The oil kept coming. It quickly rose beyond the level of the 1-in.-dia overflow pipe. That pipe proved to be insufficient to accommodate the incoming oil due to a combination of the restrictions caused by the pipe length, number of elbows, and the flow resistance of two check valves. The relentless pump easily filled the day tank to the top of the air vent, then pushed oil onto the floor. Finally, I'd found the cause and origin of the fire. Now, there were just a few loose ends, such as: Why did the lubricating oil pump stop operating, even though there was voltage at the starter.

The overload (O/L) switch responds to heat, normally caused by motor current flowing through it. However, the heat could be from any source. The pump continued to supply oil through the day tank to the fire, until its thermally activated motor overload switch tripped out: not by a motor overload, but by the radiant heat from the fire! The O/L switch has a manual reset. Thus, the starter's contactor could be in the closed position but with the O/L switch tripped out, there was no power going to the pump.

The engineering design drawings for the day tank indicated overflow and vent pipesbut omitted layout or size specifications. Often, the mechanical contractor must handle these details. Logically, it seemed like a 1-in. pipe should have been able to handle any overflow, but no one had ever tested it. Unfortunately, this became expensive oversight. The plans and physical evidence could not indicate which party was responsible.

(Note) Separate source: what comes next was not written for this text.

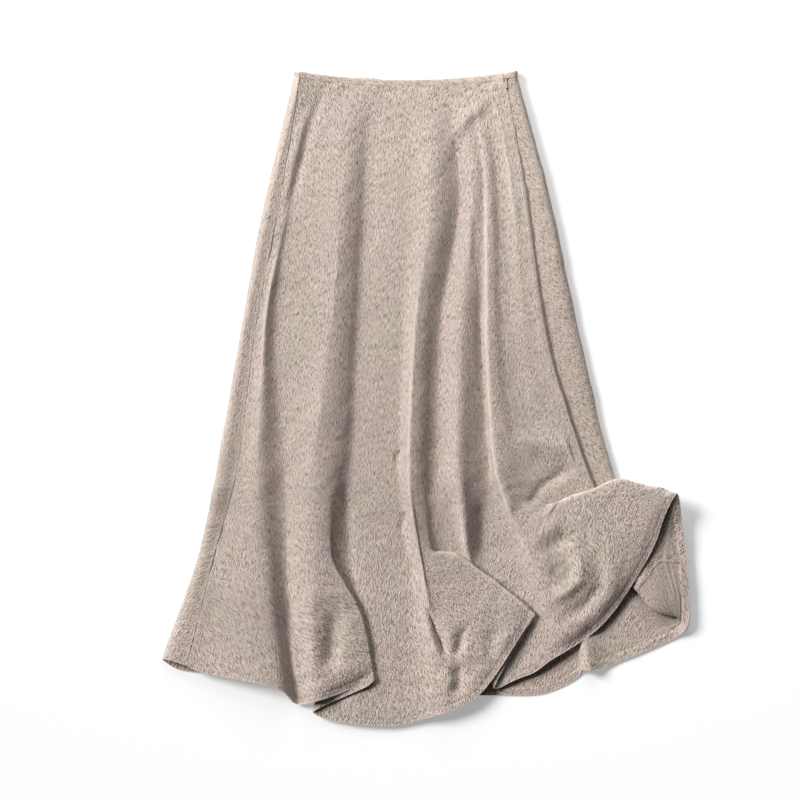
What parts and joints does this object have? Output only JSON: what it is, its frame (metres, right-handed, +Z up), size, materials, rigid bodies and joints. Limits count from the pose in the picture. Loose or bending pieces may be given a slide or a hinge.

The relay had three sets of contacts: each rated to accommodate the current drawn by the pump's contactor. However, installers only used one set. They should have allowed the connecting wires to reach through the adjacent pins, enabling all three sets of contacts: to conduct the current in parallel and reduce the heating, arcing, and wear. Had the installers followed this simple solution, they could have prevented the fire. Had someone periodically unplugged and visually inspected or measured the relay's insulation resistance, they could have identified the defect and rectified the situation by simply replacing it.